* [Material provided]
((
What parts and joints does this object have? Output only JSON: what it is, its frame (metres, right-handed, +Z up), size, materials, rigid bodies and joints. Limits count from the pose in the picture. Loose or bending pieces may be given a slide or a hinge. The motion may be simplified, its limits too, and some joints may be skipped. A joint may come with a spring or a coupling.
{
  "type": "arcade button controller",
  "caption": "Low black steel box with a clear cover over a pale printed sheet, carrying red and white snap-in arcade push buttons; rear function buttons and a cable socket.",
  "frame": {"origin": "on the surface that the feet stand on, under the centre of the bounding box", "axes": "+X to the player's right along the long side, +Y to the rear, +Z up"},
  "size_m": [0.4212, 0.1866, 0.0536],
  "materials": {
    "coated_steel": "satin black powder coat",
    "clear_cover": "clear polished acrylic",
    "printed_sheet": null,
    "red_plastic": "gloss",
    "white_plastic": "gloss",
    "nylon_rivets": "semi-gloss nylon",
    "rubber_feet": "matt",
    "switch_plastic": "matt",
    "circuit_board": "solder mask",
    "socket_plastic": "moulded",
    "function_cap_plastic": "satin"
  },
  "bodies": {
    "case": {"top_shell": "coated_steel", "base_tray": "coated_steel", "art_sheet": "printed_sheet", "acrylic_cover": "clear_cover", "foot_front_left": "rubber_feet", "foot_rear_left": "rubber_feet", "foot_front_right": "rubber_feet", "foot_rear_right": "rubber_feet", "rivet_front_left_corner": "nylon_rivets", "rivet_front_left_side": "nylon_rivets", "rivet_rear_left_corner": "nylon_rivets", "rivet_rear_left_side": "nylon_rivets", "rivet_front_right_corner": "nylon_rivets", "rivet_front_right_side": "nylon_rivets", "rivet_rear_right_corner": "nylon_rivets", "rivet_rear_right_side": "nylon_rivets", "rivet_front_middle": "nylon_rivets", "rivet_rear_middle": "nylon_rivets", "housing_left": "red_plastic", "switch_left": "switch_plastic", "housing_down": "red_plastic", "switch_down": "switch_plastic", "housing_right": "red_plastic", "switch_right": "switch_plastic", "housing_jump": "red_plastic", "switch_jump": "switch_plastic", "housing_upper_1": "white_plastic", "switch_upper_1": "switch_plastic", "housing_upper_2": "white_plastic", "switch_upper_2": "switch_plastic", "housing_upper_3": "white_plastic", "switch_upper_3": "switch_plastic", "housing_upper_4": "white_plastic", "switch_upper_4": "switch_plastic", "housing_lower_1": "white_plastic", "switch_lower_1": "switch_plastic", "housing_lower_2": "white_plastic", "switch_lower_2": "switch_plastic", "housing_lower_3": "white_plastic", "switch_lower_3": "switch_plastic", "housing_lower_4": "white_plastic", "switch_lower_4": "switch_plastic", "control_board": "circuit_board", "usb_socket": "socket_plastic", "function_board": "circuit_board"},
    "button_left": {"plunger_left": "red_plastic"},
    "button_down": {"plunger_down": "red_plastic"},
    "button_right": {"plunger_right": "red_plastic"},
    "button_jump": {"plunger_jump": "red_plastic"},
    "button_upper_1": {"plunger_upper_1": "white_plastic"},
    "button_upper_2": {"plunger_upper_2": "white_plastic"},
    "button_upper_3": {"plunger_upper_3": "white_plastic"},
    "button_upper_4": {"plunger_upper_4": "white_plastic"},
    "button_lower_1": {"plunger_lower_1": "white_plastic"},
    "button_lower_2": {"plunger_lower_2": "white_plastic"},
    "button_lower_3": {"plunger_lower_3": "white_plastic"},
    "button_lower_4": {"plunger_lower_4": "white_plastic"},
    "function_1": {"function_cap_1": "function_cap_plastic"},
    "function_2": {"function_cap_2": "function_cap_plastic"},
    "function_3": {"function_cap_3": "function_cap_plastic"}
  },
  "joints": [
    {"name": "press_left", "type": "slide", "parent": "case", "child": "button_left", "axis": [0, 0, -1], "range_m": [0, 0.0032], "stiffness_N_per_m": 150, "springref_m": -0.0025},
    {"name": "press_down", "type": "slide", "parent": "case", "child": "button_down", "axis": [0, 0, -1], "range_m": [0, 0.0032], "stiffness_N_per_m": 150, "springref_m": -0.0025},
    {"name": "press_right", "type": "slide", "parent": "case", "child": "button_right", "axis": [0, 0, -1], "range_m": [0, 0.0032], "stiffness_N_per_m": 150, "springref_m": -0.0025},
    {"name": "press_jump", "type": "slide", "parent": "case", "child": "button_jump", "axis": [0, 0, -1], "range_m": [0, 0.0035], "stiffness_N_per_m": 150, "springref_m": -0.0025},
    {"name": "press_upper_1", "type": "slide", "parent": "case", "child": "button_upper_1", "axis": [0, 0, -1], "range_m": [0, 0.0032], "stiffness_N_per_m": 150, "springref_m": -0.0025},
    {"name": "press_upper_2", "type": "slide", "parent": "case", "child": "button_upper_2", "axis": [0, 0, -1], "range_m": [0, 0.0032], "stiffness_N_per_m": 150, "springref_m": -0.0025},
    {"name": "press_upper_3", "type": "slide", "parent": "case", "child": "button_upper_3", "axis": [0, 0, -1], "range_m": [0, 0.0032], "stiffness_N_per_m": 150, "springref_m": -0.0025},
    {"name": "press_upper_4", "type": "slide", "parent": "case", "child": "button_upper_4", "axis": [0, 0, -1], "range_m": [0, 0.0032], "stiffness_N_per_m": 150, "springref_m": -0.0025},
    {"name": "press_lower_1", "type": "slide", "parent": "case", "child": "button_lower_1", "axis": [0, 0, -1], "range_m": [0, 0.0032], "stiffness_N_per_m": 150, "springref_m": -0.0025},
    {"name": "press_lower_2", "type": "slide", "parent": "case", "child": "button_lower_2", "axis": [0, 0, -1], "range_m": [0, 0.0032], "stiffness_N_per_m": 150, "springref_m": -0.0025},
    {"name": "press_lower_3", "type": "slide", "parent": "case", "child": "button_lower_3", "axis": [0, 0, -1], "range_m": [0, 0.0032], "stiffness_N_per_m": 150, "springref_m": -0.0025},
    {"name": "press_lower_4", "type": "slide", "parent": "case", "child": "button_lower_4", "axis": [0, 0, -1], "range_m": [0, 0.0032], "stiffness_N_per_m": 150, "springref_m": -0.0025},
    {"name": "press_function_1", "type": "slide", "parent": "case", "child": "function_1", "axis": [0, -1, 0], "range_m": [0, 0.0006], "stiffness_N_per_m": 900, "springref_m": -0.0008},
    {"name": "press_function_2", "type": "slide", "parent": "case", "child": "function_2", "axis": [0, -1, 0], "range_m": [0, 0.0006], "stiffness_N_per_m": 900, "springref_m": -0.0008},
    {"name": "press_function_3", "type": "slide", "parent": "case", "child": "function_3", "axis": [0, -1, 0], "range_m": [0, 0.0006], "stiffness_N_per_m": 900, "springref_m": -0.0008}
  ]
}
))
((
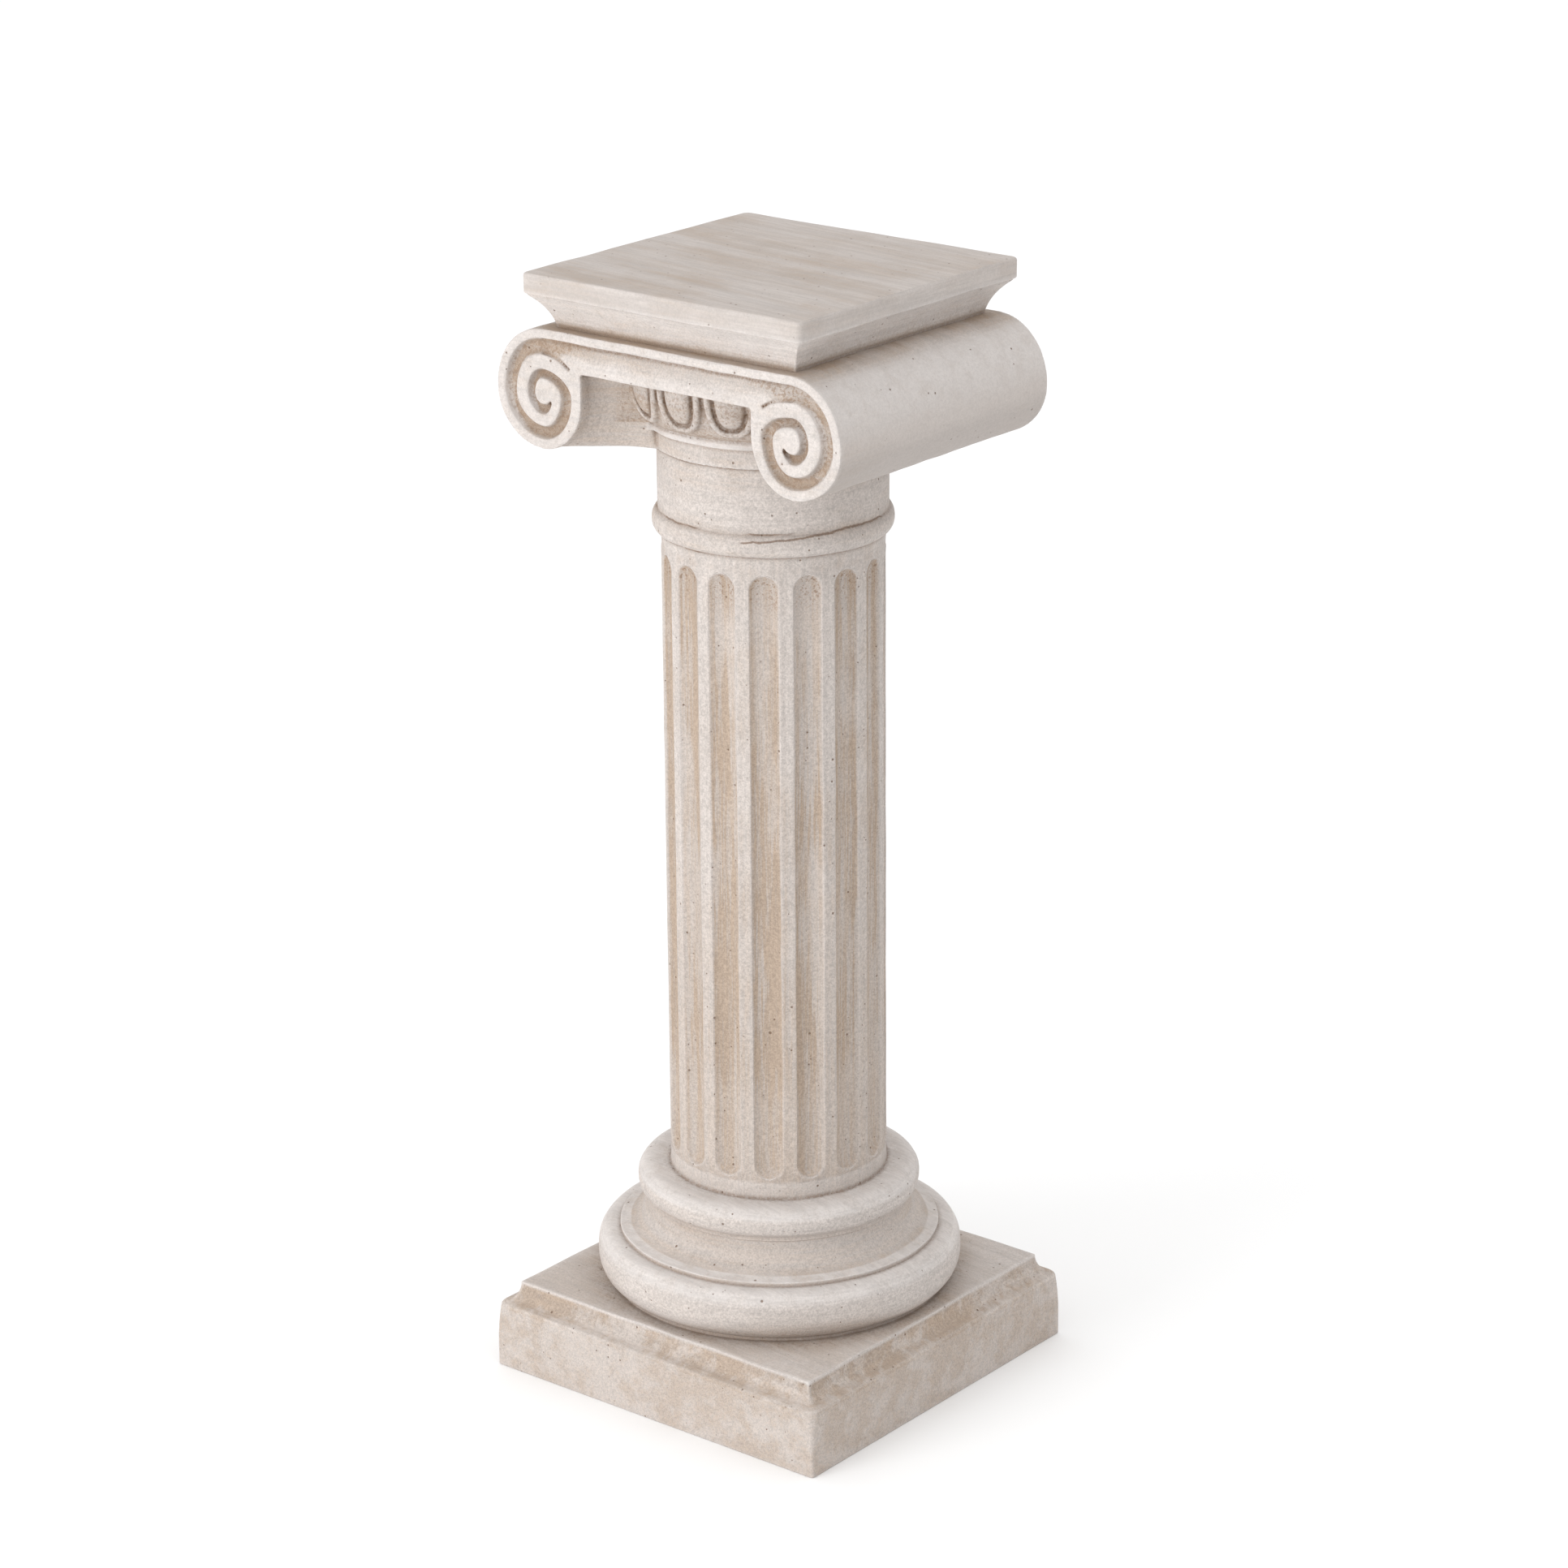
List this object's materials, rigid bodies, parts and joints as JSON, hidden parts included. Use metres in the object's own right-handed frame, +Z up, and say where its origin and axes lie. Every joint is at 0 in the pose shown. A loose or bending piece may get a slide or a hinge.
))
* [What is asked] Pull every line containing the word "axes" out of the material and copy it.

* [Result]
  "frame": {"origin": "on the surface that the feet stand on, under the centre of the bounding box", "axes": "+X to the player's right along the long side, +Y to the rear, +Z up"},
List this object's materials, rigid bodies, parts and joints as JSON, hidden parts included. Use metres in the object's own right-handed frame, +Z up, and say where its origin and axes lie. Every joint is at 0 in the pose shown. A loose or bending piece may get a slide or a hinge.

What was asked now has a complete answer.